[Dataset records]
#####
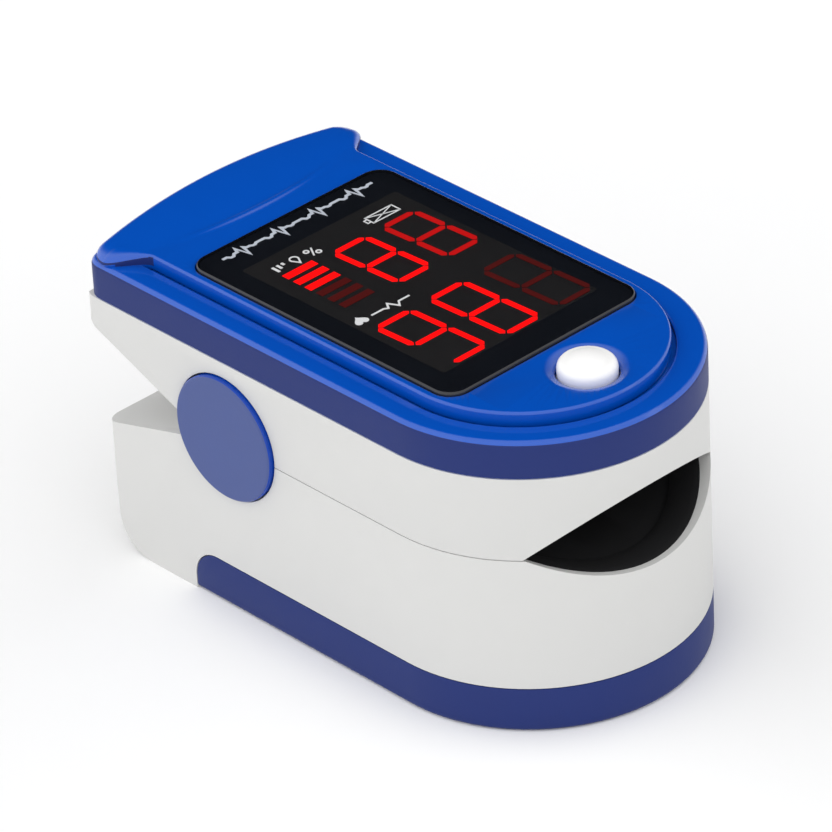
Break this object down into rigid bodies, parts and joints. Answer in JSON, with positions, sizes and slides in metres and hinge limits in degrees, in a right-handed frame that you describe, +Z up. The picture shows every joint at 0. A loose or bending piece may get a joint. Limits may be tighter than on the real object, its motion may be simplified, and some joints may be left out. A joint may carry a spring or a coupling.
{
  "type": "fingertip pulse oximeter",
  "caption": "Fingertip pulse oximeter: a sprung clip with a smoked display, push button, silicone finger channel and slide-off battery cover.",
  "frame": {"origin": "middle of the underside, on the table", "axes": "+Z up, +X towards the nose with the finger opening, +Y across to the left side when worn"},
  "size_m": [0.0572, 0.0328, 0.0318],
  "materials": {
    "blue_gloss": "smooth moulded ABS, satin to gloss",
    "blue_matte": "satin moulded ABS",
    "white_shell": "fine satin moulded ABS",
    "lens": "polished smoked acrylic",
    "display_body": "matte black moulding",
    "lit_segments": "diffusing red epoxy",
    "circuit_board": "green solder mask",
    "chip": "black epoxy",
    "crystal_can": "drawn can",
    "switch_body": "black moulding",
    "button_white": "smooth moulded ABS",
    "silicone": "matte black silicone",
    "clear_window": "clear acrylic",
    "led_body": "white ceramic",
    "gold_pins": "gold flash",
    "screw_steel": "zinc plated",
    "diode_body": "dark epoxy",
    "lead_red": "red insulation",
    "lead_blue": "blue insulation",
    "battery_wrap": "printed film sleeve",
    "contact_nickel": "nickel plated strip",
    "spring_steel": "drawn spring wire",
    "pin_steel": "ground steel"
  },
  "bodies": {
    "lower_half": {"lower_shell": "white_shell", "lower_finger_pad": "silicone", "sensor_window": "clear_window", "photodiode": "diode_body", "sensor_board": "circuit_board", "sensor_leads": "lead_red", "battery_left": "battery_wrap", "battery_right": "battery_wrap", "bridge_contact": "contact_nickel", "bridge_spring": "spring_steel", "positive_contact": "contact_nickel", "negative_contact": "contact_nickel", "negative_spring": "spring_steel", "battery_leads": "lead_blue", "hinge_pin": "pin_steel", "hinge_cap_left": "blue_matte", "hinge_cap_right": "blue_matte", "hinge_spring_left": "spring_steel", "hinge_spring_right": "spring_steel"},
    "upper_half": {"top_cover": "blue_gloss", "display_lens": "lens", "display_block": "display_body", "digit_segments": "lit_segments", "main_board": "circuit_board", "processor_chip": "chip", "amplifier_chip": "chip", "clock_crystal": "crystal_can", "key_switch": "switch_body", "upper_shell": "white_shell", "upper_finger_pad": "silicone", "emitter_window": "clear_window", "emitter_led": "led_body", "emitter_board": "circuit_board", "emitter_pins": "gold_pins", "upper_screws": "screw_steel"},
    "button": {"power_button": "button_white"},
    "cover": {"battery_cover": "blue_matte"}
  },
  "joints": [
    {"name": "clamp_hinge", "type": "hinge", "parent": "lower_half", "child": "upper_half", "pos_m": [-0.0097, 0, 0.01845], "axis": [0, -1, 0], "range_deg": [0, 20], "stiffness_Nm_per_rad": 0.08, "springref_deg": -34.38, "deforming": ["hinge_spring_left", "hinge_spring_right", "sensor_leads", "battery_leads"]},
    {"name": "button_press", "type": "slide", "parent": "upper_half", "child": "button", "axis": [0, 0, -1], "range_m": [0, 0.0005], "stiffness_N_per_m": 400, "springref_m": -0.0005},
    {"name": "battery_cover_slide", "type": "slide", "parent": "lower_half", "child": "cover", "axis": [1, 0, 0], "range_m": [0, 0.05]}
  ]
}
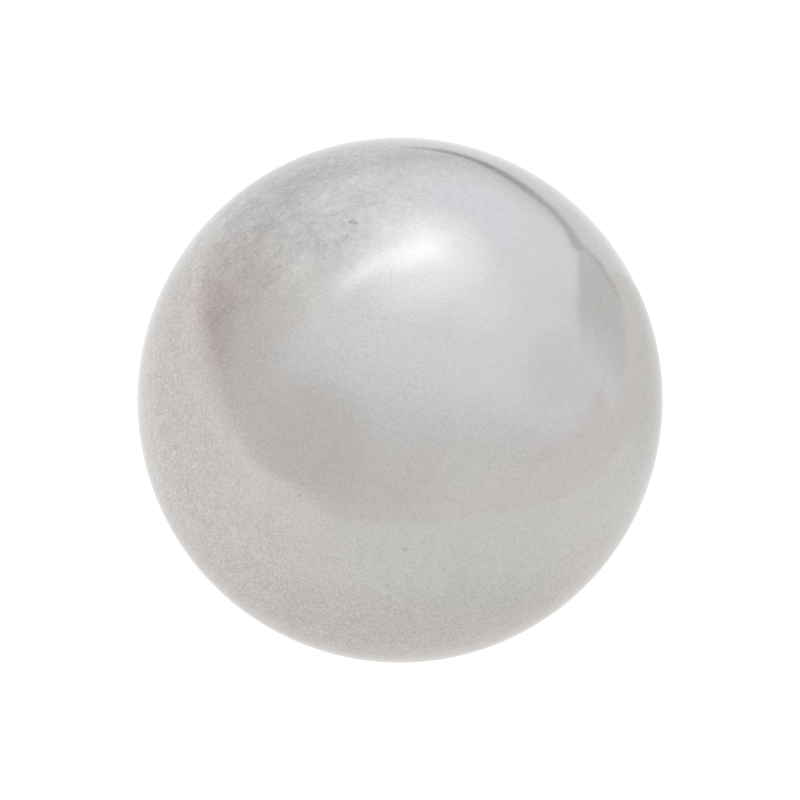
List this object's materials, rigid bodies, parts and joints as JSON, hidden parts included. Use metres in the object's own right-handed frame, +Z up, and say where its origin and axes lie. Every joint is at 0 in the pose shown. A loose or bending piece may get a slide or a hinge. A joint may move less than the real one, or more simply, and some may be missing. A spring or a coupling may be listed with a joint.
{
  "type": "steel ball",
  "caption": "Loose solid steel ball, one plain ground sphere with a satin-bright surface, for rolling, bearing or weighting.",
  "frame": {"origin": "the ball's centre", "axes": "+Z up from the seat the ball rests on; the ball is alike in every direction"},
  "size_m": [0.0254, 0.0254, 0.0254],
  "materials": {
    "steel": "polished"
  },
  "bodies": {
    "root": {"steel_ball": "steel"}
  },
  "joints": []
}
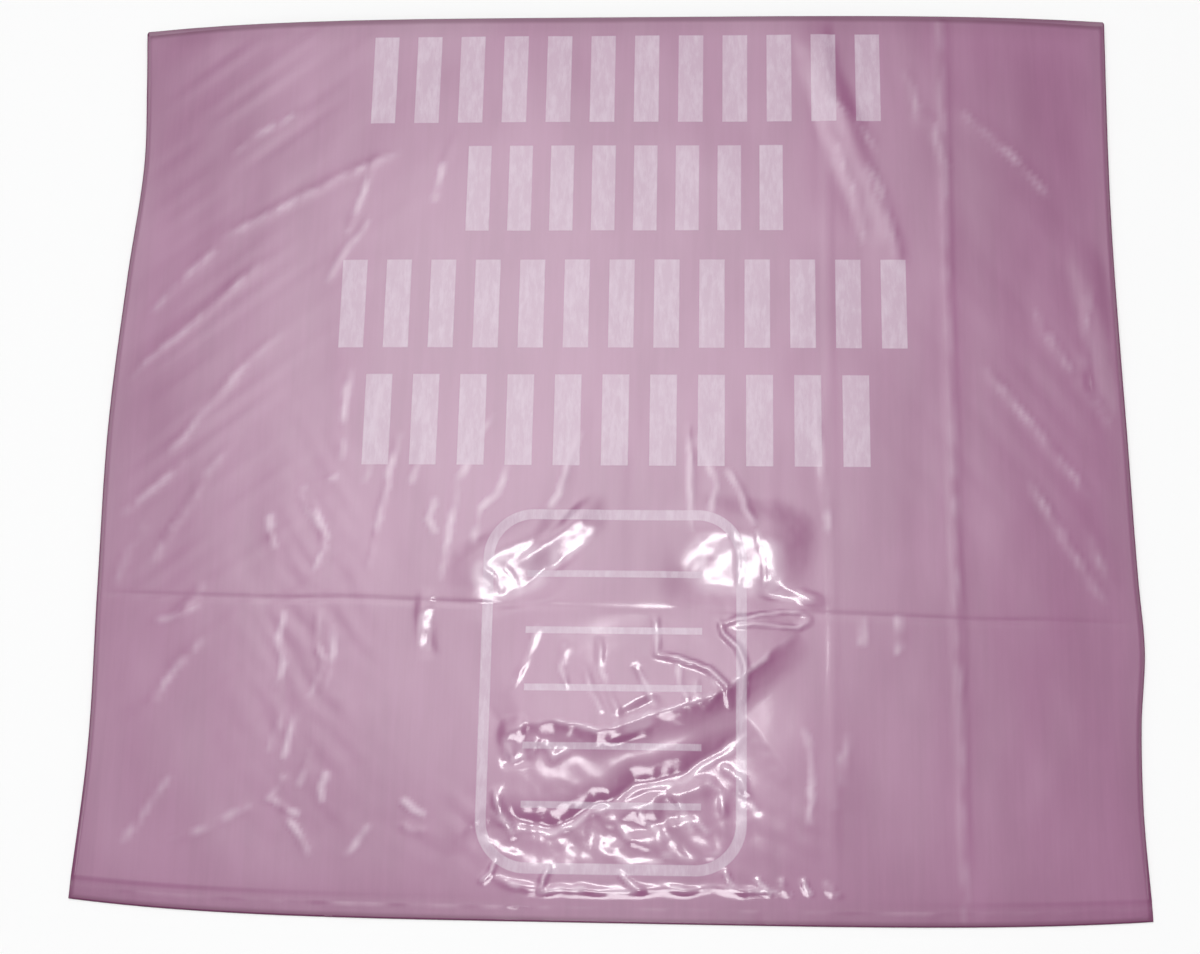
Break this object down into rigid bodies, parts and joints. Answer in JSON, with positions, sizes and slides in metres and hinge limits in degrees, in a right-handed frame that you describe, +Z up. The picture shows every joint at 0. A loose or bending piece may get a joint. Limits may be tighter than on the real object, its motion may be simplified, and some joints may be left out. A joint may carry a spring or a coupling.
{
  "type": "biohazard waste bag",
  "caption": "Empty flat waste bag of glossy purple plastic film: a tube folded flat at both sides, welded shut across the bottom, open at the mouth, creased from packing.",
  "frame": {"origin": "on the floor under the middle of the bag's bounding box", "axes": "+X across the bag between its side folds, +Y from the bottom weld towards the open mouth, +Z up out of the front panel"},
  "size_m": [0.6068, 0.556, 0.0097],
  "materials": {
    "purple_film": "thin glossy polythene film, mauve purple, with a pale one-colour print, soft haze and small wrinkles"
  },
  "bodies": {
    "root": {"bag": "purple_film"}
  },
  "joints": []
}
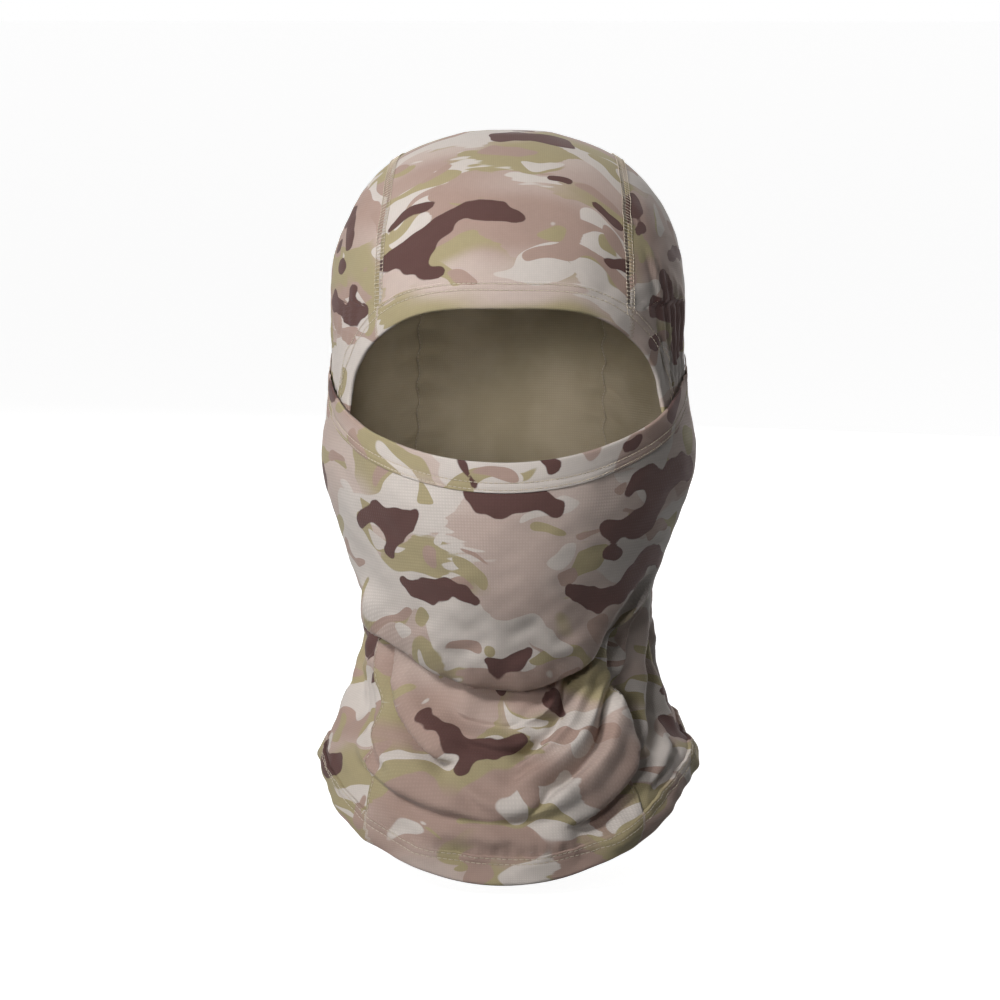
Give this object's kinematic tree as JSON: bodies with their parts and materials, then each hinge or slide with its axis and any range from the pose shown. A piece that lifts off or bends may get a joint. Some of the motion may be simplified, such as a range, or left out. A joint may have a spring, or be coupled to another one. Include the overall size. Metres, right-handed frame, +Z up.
#####
WHAT YOU HAVE TO DO: Restate the listing in full, word for word.

ANSWER TO THIS TASK:
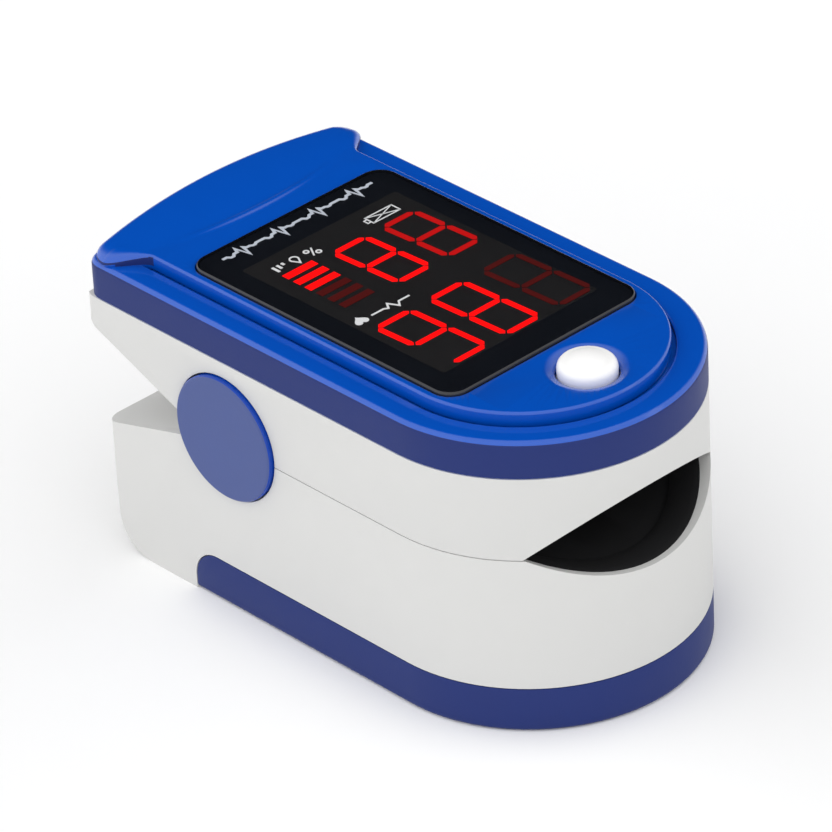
Break this object down into rigid bodies, parts and joints. Answer in JSON, with positions, sizes and slides in metres and hinge limits in degrees, in a right-handed frame that you describe, +Z up. The picture shows every joint at 0. A loose or bending piece may get a joint. Limits may be tighter than on the real object, its motion may be simplified, and some joints may be left out. A joint may carry a spring or a coupling.
{
  "type": "fingertip pulse oximeter",
  "caption": "Fingertip pulse oximeter: a sprung clip with a smoked display, push button, silicone finger channel and slide-off battery cover.",
  "frame": {"origin": "middle of the underside, on the table", "axes": "+Z up, +X towards the nose with the finger opening, +Y across to the left side when worn"},
  "size_m": [0.0572, 0.0328, 0.0318],
  "materials": {
    "blue_gloss": "smooth moulded ABS, satin to gloss",
    "blue_matte": "satin moulded ABS",
    "white_shell": "fine satin moulded ABS",
    "lens": "polished smoked acrylic",
    "display_body": "matte black moulding",
    "lit_segments": "diffusing red epoxy",
    "circuit_board": "green solder mask",
    "chip": "black epoxy",
    "crystal_can": "drawn can",
    "switch_body": "black moulding",
    "button_white": "smooth moulded ABS",
    "silicone": "matte black silicone",
    "clear_window": "clear acrylic",
    "led_body": "white ceramic",
    "gold_pins": "gold flash",
    "screw_steel": "zinc plated",
    "diode_body": "dark epoxy",
    "lead_red": "red insulation",
    "lead_blue": "blue insulation",
    "battery_wrap": "printed film sleeve",
    "contact_nickel": "nickel plated strip",
    "spring_steel": "drawn spring wire",
    "pin_steel": "ground steel"
  },
  "bodies": {
    "lower_half": {"lower_shell": "white_shell", "lower_finger_pad": "silicone", "sensor_window": "clear_window", "photodiode": "diode_body", "sensor_board": "circuit_board", "sensor_leads": "lead_red", "battery_left": "battery_wrap", "battery_right": "battery_wrap", "bridge_contact": "contact_nickel", "bridge_spring": "spring_steel", "positive_contact": "contact_nickel", "negative_contact": "contact_nickel", "negative_spring": "spring_steel", "battery_leads": "lead_blue", "hinge_pin": "pin_steel", "hinge_cap_left": "blue_matte", "hinge_cap_right": "blue_matte", "hinge_spring_left": "spring_steel", "hinge_spring_right": "spring_steel"},
    "upper_half": {"top_cover": "blue_gloss", "display_lens": "lens", "display_block": "display_body", "digit_segments": "lit_segments", "main_board": "circuit_board", "processor_chip": "chip", "amplifier_chip": "chip", "clock_crystal": "crystal_can", "key_switch": "switch_body", "upper_shell": "white_shell", "upper_finger_pad": "silicone", "emitter_window": "clear_window", "emitter_led": "led_body", "emitter_board": "circuit_board", "emitter_pins": "gold_pins", "upper_screws": "screw_steel"},
    "button": {"power_button": "button_white"},
    "cover": {"battery_cover": "blue_matte"}
  },
  "joints": [
    {"name": "clamp_hinge", "type": "hinge", "parent": "lower_half", "child": "upper_half", "pos_m": [-0.0097, 0, 0.01845], "axis": [0, -1, 0], "range_deg": [0, 20], "stiffness_Nm_per_rad": 0.08, "springref_deg": -34.38, "deforming": ["hinge_spring_left", "hinge_spring_right", "sensor_leads", "battery_leads"]},
    {"name": "button_press", "type": "slide", "parent": "upper_half", "child": "button", "axis": [0, 0, -1], "range_m": [0, 0.0005], "stiffness_N_per_m": 400, "springref_m": -0.0005},
    {"name": "battery_cover_slide", "type": "slide", "parent": "lower_half", "child": "cover", "axis": [1, 0, 0], "range_m": [0, 0.05]}
  ]
}
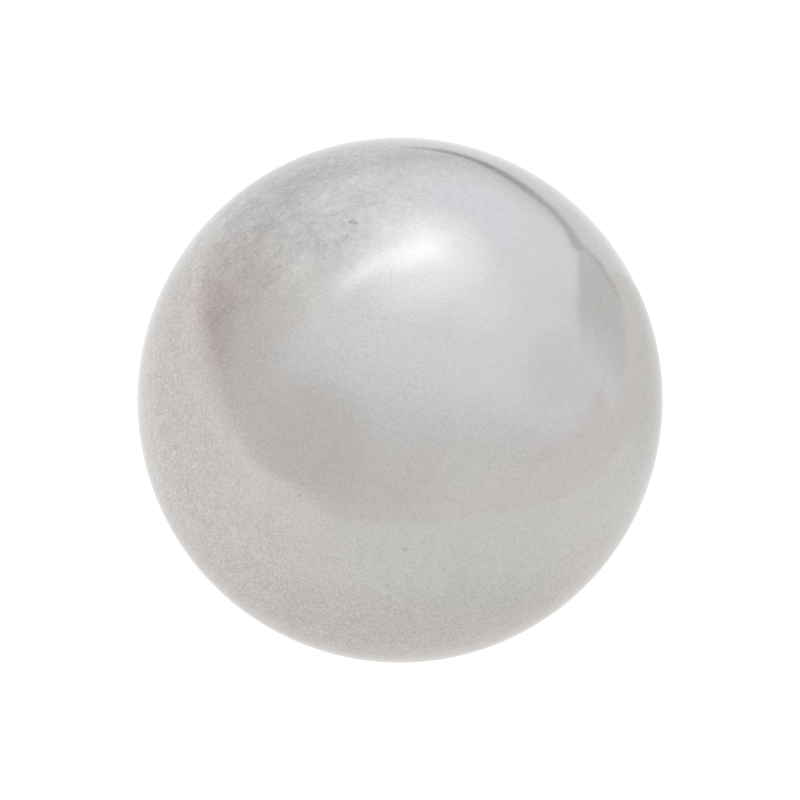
List this object's materials, rigid bodies, parts and joints as JSON, hidden parts included. Use metres in the object's own right-handed frame, +Z up, and say where its origin and axes lie. Every joint is at 0 in the pose shown. A loose or bending piece may get a slide or a hinge. A joint may move less than the real one, or more simply, and some may be missing. A spring or a coupling may be listed with a joint.
{
  "type": "steel ball",
  "caption": "Loose solid steel ball, one plain ground sphere with a satin-bright surface, for rolling, bearing or weighting.",
  "frame": {"origin": "the ball's centre", "axes": "+Z up from the seat the ball rests on; the ball is alike in every direction"},
  "size_m": [0.0254, 0.0254, 0.0254],
  "materials": {
    "steel": "polished"
  },
  "bodies": {
    "root": {"steel_ball": "steel"}
  },
  "joints": []
}
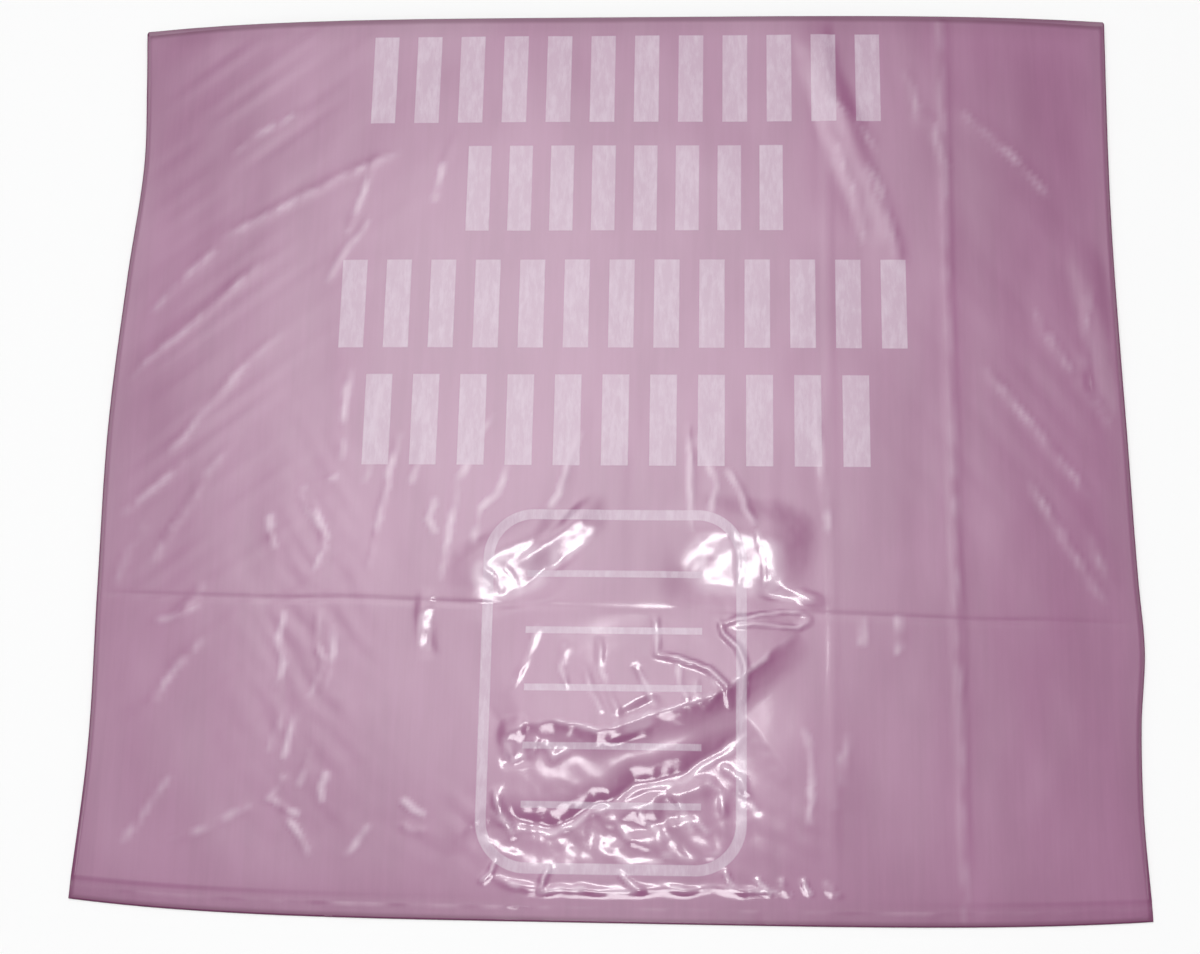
Break this object down into rigid bodies, parts and joints. Answer in JSON, with positions, sizes and slides in metres and hinge limits in degrees, in a right-handed frame that you describe, +Z up. The picture shows every joint at 0. A loose or bending piece may get a joint. Limits may be tighter than on the real object, its motion may be simplified, and some joints may be left out. A joint may carry a spring or a coupling.
{
  "type": "biohazard waste bag",
  "caption": "Empty flat waste bag of glossy purple plastic film: a tube folded flat at both sides, welded shut across the bottom, open at the mouth, creased from packing.",
  "frame": {"origin": "on the floor under the middle of the bag's bounding box", "axes": "+X across the bag between its side folds, +Y from the bottom weld towards the open mouth, +Z up out of the front panel"},
  "size_m": [0.6068, 0.556, 0.0097],
  "materials": {
    "purple_film": "thin glossy polythene film, mauve purple, with a pale one-colour print, soft haze and small wrinkles"
  },
  "bodies": {
    "root": {"bag": "purple_film"}
  },
  "joints": []
}
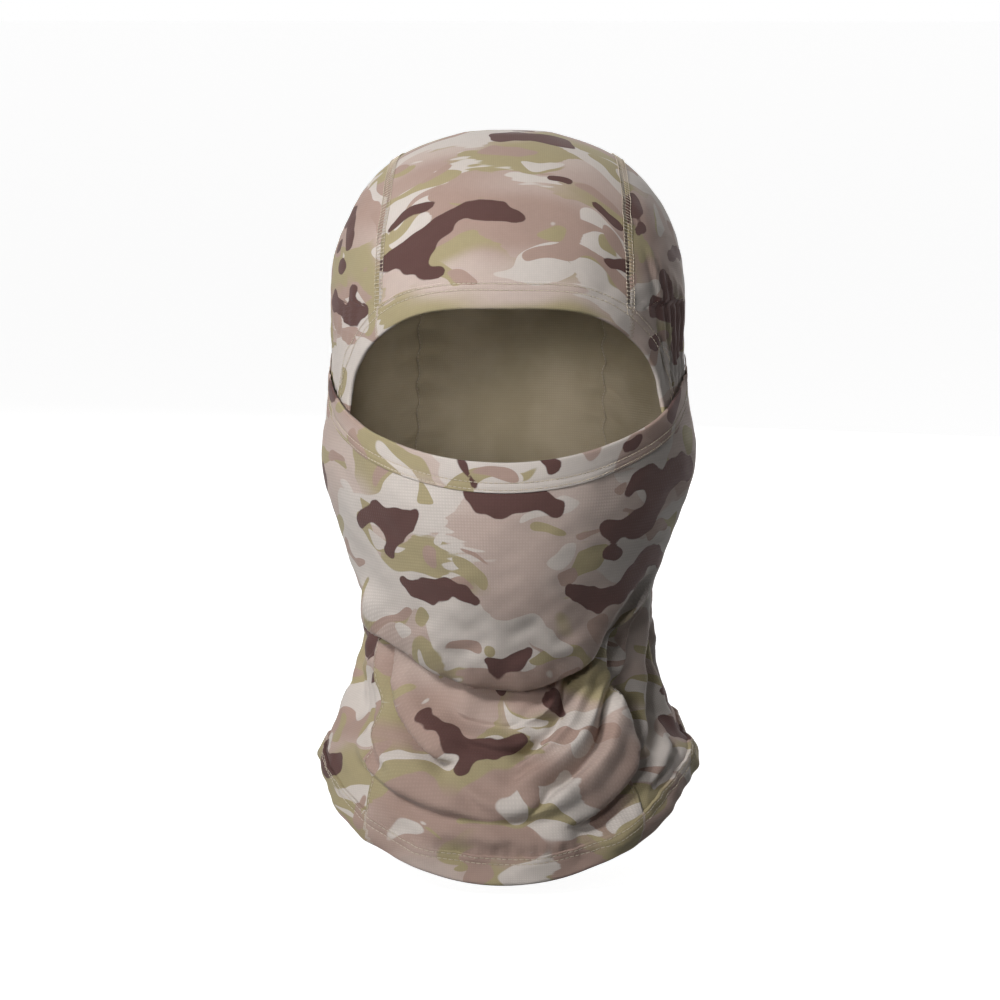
Give this object's kinematic tree as JSON: bodies with their parts and materials, then each hinge or slide with its axis and any range from the pose shown. A piece that lifts off or bends may get a joint. Some of the motion may be simplified, such as a range, or left out. A joint may have a spring, or be coupled to another one. Include the overall size. Metres, right-handed frame, +Z up.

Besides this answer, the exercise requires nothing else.